For me, global health work and patient experience are very connected. Working internationally has reinforced that children everywhere deserve to feel less afraid and more supported when they come for surgery. It has also pushed me to think about how tools like PreOpApp™ Kids can be accessible across different settings, not just in well-resourced hospitals. The goal is the same everywhere: to help children and families feel more prepared, more informed, and less alone during a stressful medical experience.
What about hobbies? How do YOU relax and find your emotional center in potentially stressful situations?

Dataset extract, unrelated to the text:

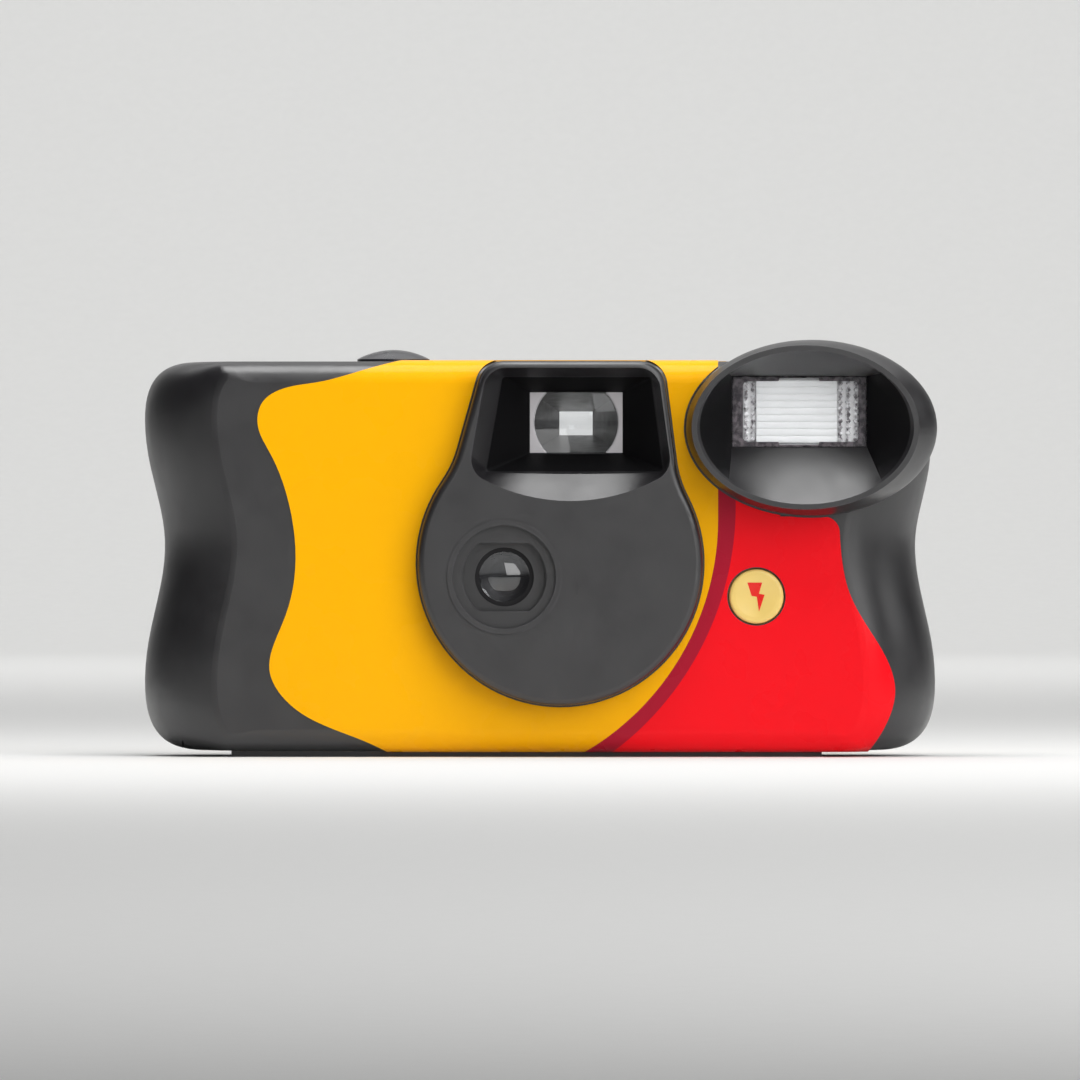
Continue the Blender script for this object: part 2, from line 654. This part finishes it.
dialPrint = {"post": (-11.5 * mm, 3.5 * mm), "numberRadius": 4.6 * mm, "tickInner": 5.7 * mm,
             "tickOuter": 6.3 * mm, "tickWidth": 0.34 * mm, "height": 2.1 * mm, "bold": 0.08 * mm,
             "thickness": 0.03 * mm, "places": 30, "every": 3}


def dialNumbers(size):
    x, y = size["post"]
    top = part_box("counter_wheel")[1][2]
    whole = bmesh.new()
    for place in range(size["places"]):
        angle = math.pi / 2 + 2 * math.pi * place / size["places"]
        spin = Matrix.Translation((x, y, top)) @ Matrix.Rotation(angle + math.pi / 2, 4, "Z")
        tick = bmesh.ops.create_cube(whole, size=1.0)["verts"]
        tickLength = size["tickOuter"] - size["tickInner"]
        placeAt = Matrix.Translation((0, -(size["tickOuter"] + size["tickInner"]) / 2, 0))
        shrink = Matrix.Diagonal((size["tickWidth"], tickLength, size["thickness"], 1))
        bmesh.ops.transform(whole, matrix=spin @ placeAt @ shrink, verts=tick)
        if place % size["every"]:
            continue
        words = bpy.data.curves.new("number", "FONT")
        words.body = str(place)
        words.size = size["height"]
        words.align_x = "CENTER"
        words.align_y = "CENTER"
        words.extrude = size["thickness"] / 2
        words.offset = size["bold"]
        holder = bpy.data.objects.new("number", words)
        bpy.context.collection.objects.link(holder)
        bpy.context.view_layer.update()
        mesh = bpy.data.meshes.new_from_object(holder.evaluated_get(bpy.context.evaluated_depsgraph_get()))
        bpy.data.objects.remove(holder)
        mesh.transform(spin @ Matrix.Translation((0, -size["numberRadius"], 0)))
        whole.from_mesh(mesh)
        bpy.data.meshes.remove(mesh)
    mesh = bpy.data.meshes.new("dialNumbers")
    whole.to_mesh(mesh)
    whole.free()
    addPiece("dialNumbers", weldShape(mesh), "dialInk", "counter")


dialNumbers(dialPrint)
print("gasket, bolt and dial numbers made")


# studio: a pale paper floor that curves up into a backdrop, a dim room and soft boxes

studio = {"half": 3.0, "front": -4.0, "rear": 2.9, "bend": 0.6, "height": 1.8, "steps": 24,
          "colour": (0.80, 0.80, 0.79), "room": (0.92, 0.92, 0.93), "roomLevel": 0.06}


def studioPaper(look):
    flatEnd = look["rear"] - look["bend"]
    profile = [(look["front"], 0.0)]
    for step in range(look["steps"] + 1):
        turn = math.pi / 2 * step / look["steps"]
        profile.append((flatEnd + look["bend"] * math.sin(turn), look["bend"] * (1 - math.cos(turn))))
    profile.append((look["rear"], look["height"]))
    shape = bmesh.new()
    rows = [[shape.verts.new((side, y, z)) for y, z in profile] for side in (-look["half"], look["half"])]
    for step in range(len(profile) - 1):
        shape.faces.new((rows[0][step], rows[1][step], rows[1][step + 1], rows[0][step + 1]))
    mesh = bpy.data.meshes.new("studioPaper")
    shape.to_mesh(mesh)
    shape.free()
    mesh.shade_smooth()
    paper = bpy.data.objects.new("studioPaper", mesh)
    bpy.context.collection.objects.link(paper)
    finish = Finish("studio paper", look["colour"], 0.9)
    duller = tuple(0.96 * part for part in look["colour"])
    finish.put("Base Color", finish.mix(finish.noise(0.003, 3.0), duller, look["colour"]))
    mesh.materials.append(finish.material)


def softBox(name, at, towards, width, height, brightness):
    # brightness is what a mirror would show
    lamp = bpy.data.lights.new(name, "AREA")
    lamp.shape = "RECTANGLE"
    lamp.size = width
    lamp.size_y = height
    lamp.energy = brightness * math.pi * width * height
    holder = bpy.data.objects.new(name, lamp)
    holder.location = at
    holder.rotation_euler = (Vector(towards) - Vector(at)).to_track_quat("-Z", "Y").to_euler()
    holder.visible_camera = False
    bpy.context.collection.objects.link(holder)


studioPaper(studio)
middle = (0, 0, 0.03)
softBox("topBox", (0.0, -0.10, 0.50), middle, 0.34, 0.36, 5.8)
softBox("keyBox", (0.62, -1.10, 0.66), middle, 1.25, 1.10, 2.85)
softBox("rightBox", (0.62, 0.02, 0.30), middle, 0.30, 0.34, 1.8)
softBox("floorBox", (0, 1.05, 1.15), (0, 1.25, 0.0), 2.20, 1.30, 1.15)
softBox("backdropBox", (0, 1.70, 1.40), (0, 2.70, 0.25), 1.60, 0.60, 4.9)

world = bpy.data.worlds.new("studio")
bpy.context.scene.world = world
world.use_nodes = True
world.node_tree.nodes["Background"].inputs[0].default_value = (*studio["room"], 1)
world.node_tree.nodes["Background"].inputs[1].default_value = studio["roomLevel"]
print("studio set")


# camera straight on, far off, so that front and outline share a scale

view = {"distance": 2500 * mm, "frontY": -15.5 * mm, "height": 32.3 * mm, "across": 160.7 * mm,
        "sensor": 36, "nearest": 10 * mm}

lensData = bpy.data.cameras.new("camera")
lensData.sensor_width = view["sensor"]
lensData.lens = view["sensor"] * view["distance"] / view["across"]
lensData.clip_start = view["nearest"]
camera = bpy.data.objects.new("camera", lensData)
camera.location = (0, view["frontY"] - view["distance"], view["height"])
camera.rotation_euler = (math.pi / 2, 0, 0)
bpy.context.collection.objects.link(camera)
bpy.context.scene.camera = camera
bpy.context.scene.view_settings.view_transform = "Standard"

I think this is something I am still learning and working on, especially while balancing clinical work, children, family life, co-editing an academic textbook, and building something new. But when I do have time to reset, I really value being outdoors, spending time with family and friends, traveling, and finding moments that feel grounding and creative. I also love sleep (!), and working out is a huge stress reliever for me.

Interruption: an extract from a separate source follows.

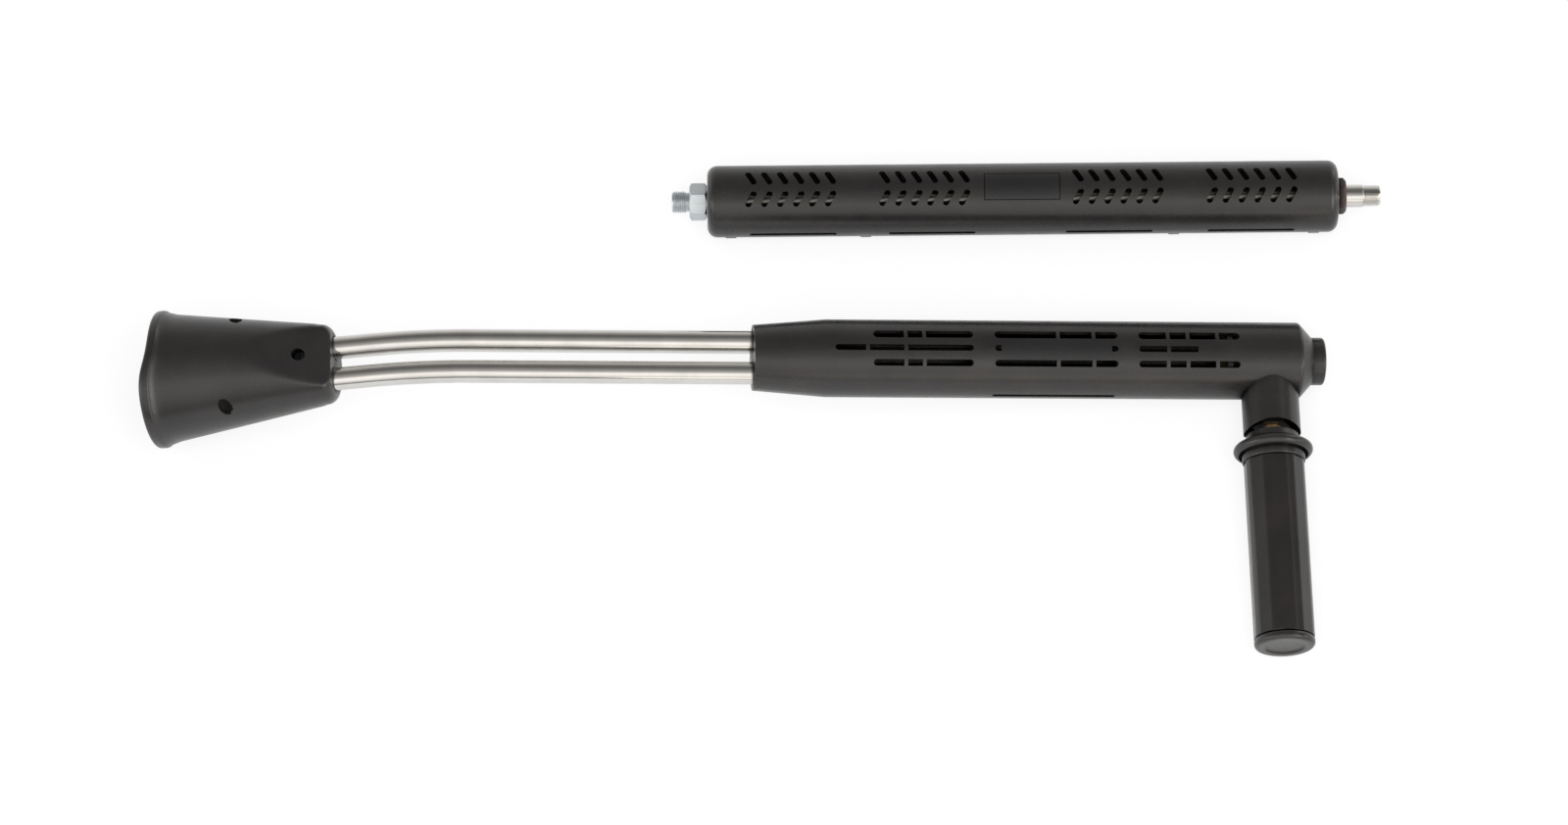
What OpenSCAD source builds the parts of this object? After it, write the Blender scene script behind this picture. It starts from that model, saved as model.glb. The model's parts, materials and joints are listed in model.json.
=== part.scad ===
// Twin-tube pressure-washer lance with a side grip valve, and its vented extension lance.
// Millimetres, +Z up. The parts lie on z = 0 as they are laid out on a bench.
// The lance's inlet points to +X, its side grip to -Y, and the extension lies on the +Y side.

/* [Lance housing] */
// Diameter of the handle housing
housing_d = 46; // [42:0.5:50]
// Wall of the housing shells
housing_wall = 2.6; // [2:0.1:3]
// Distance from the housing's front face to the grip axis
housing_front_l = 307; // [295:1:330]
// Distance from the grip axis to the housing's rear corner
housing_rear_l = 17.5; // [17:0.5:24]
// Diameter of the housing at its front face
nose_d = 39; // [38:0.5:41]
// Length of the tapered nose
nose_l = 43; // [30:1:60]
// Length of the cone behind the rear corner
tail_l = 8; // [7:0.5:12]
// Diameter of the inlet boss
boss_d = 28.3; // [27.5:0.1:32]
// Length of the inlet boss
boss_l = 7.5; // [6:0.5:12]
// Diameter of the stub that the grip valve comes out of
stub_d = 34; // [33:0.5:36]
// Length of the stub at its sides, from the housing axis
stub_l = 46.5; // [45.5:0.5:47.5]
// Depth of the arch cut in the stub's end
stub_arch = 4.2; // [2:0.2:5]

/* [Vents] */
// Width of the slots in the row towards the grip
vent_w = 4; // [3:0.1:4.4]
// Width of the slots in the row away from the grip
vent_far_w = 5.2; // [3:0.1:5.4]
// Width of the slots in the middle row
vent_mid_w = 3.6; // [3:0.1:4]
// Width of the bridges that divide a slot
bridge_w = 2.2; // [1.6:0.1:3]
// Angle between neighbouring rows of slots
vent_step = 22.5; // [20:0.5:25]
// Angle of the middle row from the top, towards the grip
vent_turn = 5; // [0:1:10]
// Height of the long slots at the housing's sides
side_slot_h = 3.2; // [2.4:0.2:4]

/* [Tubes] */
// Outside diameter of the lance tubes
tube_d = 13.5; // [12.5:0.1:13.7]
// Bore of the lance tubes
tube_bore = 9; // [7:0.2:10]
// Distance between the two tube axes
tube_pitch = 19.6; // [18.6:0.1:19.8]
// Angle that the tubes are bent down by
bend_angle = 15; // [8:1:20]
// Centre-line radius of the bend
bend_r = 230; // [120:10:280]
// Distance from the grip axis to the point where the bend's tangents cross
bend_l = 502; // [450:1:560]

/* [Nozzle protector] */
// Distance from the bend's crossing point to the protector's rear face
bell_off = 51.5; // [44:0.5:70]
// Length of the protector
bell_l = 109.5; // [100:0.5:124]
// Diameter of the protector at its rear
bell_rear_d = 48; // [47:0.5:52]
// Height of the flat on the protector's neck above its axis, at the rear
neck_flat_h = 12.1; // [11.5:0.1:14]
// Diameter of the cone just behind the lip
bell_front_d = 75; // [70:0.5:76]
// Diameter of the lip
lip_d = 81; // [80:0.5:88]
// Length of the lip's bead
lip_l = 7; // [6:0.5:10]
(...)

I also think music, art, and storytelling have always been important ways for me to reconnect emotionally — and right now, with a 4-year-old and a 6-year-old, I do a lot of those things already! Those interests actually show up in PreOpApp™ Kids, especially in the storytelling, calming sounds, and visual elements designed for children. I find a lot of meaning in creating things that feel beautiful, comforting, and useful.

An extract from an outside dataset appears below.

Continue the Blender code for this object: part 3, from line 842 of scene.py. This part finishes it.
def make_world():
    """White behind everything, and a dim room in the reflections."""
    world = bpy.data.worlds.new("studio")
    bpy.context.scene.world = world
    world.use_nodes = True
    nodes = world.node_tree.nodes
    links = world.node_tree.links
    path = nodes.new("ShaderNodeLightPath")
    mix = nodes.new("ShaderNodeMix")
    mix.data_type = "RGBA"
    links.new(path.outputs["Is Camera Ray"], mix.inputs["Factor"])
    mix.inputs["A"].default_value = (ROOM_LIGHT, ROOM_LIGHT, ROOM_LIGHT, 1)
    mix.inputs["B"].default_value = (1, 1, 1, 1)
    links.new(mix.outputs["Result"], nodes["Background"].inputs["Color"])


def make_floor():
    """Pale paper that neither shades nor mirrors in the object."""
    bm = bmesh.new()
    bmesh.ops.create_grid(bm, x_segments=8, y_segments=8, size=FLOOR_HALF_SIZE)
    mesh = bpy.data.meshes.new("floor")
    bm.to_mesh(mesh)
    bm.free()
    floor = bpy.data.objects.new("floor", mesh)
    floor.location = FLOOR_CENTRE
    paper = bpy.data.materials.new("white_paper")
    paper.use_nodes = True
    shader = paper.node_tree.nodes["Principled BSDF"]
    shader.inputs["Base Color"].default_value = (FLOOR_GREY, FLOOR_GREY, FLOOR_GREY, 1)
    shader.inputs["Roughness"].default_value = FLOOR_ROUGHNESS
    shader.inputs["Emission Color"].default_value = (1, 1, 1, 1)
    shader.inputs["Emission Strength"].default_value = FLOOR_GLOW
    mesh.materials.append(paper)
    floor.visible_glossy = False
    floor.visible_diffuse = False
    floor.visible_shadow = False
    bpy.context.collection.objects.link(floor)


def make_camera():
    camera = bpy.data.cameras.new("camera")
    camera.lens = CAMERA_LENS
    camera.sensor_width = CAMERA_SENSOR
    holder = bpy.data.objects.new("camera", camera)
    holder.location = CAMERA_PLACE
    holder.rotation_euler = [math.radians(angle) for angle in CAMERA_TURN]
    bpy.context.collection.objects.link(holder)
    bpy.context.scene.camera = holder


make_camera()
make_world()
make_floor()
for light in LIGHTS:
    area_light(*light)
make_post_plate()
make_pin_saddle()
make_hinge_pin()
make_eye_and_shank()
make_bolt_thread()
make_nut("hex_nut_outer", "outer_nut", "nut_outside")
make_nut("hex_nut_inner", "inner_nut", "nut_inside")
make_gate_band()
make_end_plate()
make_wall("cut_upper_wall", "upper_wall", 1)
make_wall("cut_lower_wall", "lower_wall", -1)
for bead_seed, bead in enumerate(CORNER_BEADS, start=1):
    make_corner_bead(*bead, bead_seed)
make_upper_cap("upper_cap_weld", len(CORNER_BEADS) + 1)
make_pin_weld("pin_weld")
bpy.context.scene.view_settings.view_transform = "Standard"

In stressful clinical situations, I try to center myself by slowing down, focusing on the child and family in front of me, and remembering that calm communication can change the emotional tone of the room. As anesthesiologists, we are often meeting families at a moment when they feel very vulnerable. I try to be very intentional about my presence, my voice, and the way I explain what is happening.
For me, emotional center comes from purpose. When I feel connected to why I am doing the work — helping a child feel safe, helping a parent feel reassured, or helping a team move through a stressful moment calmly — that helps me stay grounded. I find a deep happiness in helping others.
Is there anything else you'd like to discuss that we haven't yet touched on?
One thing I would add is that I see this work as part of a larger effort to improve how we prepare children and families for surgery. Pediatric perioperative anxiety is not just a small emotional detail — it can affect the child’s experience, their clinical outcome, the family’s experience, and the way the entire perioperative day unfolds.
I think there is a real opportunity to make preparation more consistent, accessible, and child-centered. Not every child has access to the same resources before surgery, and not every hospital has the same ability to provide extensive preoperative preparation. My hope is that tools like PreOpApp™ Kids can help close some of those gaps by giving families something supportive and easy to use before they arrive and during the perioperative experience itself.
I also think this is an exciting time to think differently about pediatric anesthesia, including how we prepare children and how we approach inhalation induction. In many ways, we have done inhalation induction basically the same way for nearly 200 years. It is time for something new. We have an opportunity to combine clinical expertise, technology, creativity, and emotional support in a way that truly meets children where they are.
For me, that is really the heart of this work: helping children feel less afraid, helping families feel more prepared, and making the experience of surgery a little less overwhelming for everyone involved.
Dr. Lauren Welsh is a pediatric anesthesiologist based in Evans, Georgia. Her clinical work focuses on both medical excellence and the emotional experience of children and families during the perioperative period. In addition to clinical practice, she is deeply committed to education, mentorship, and global health.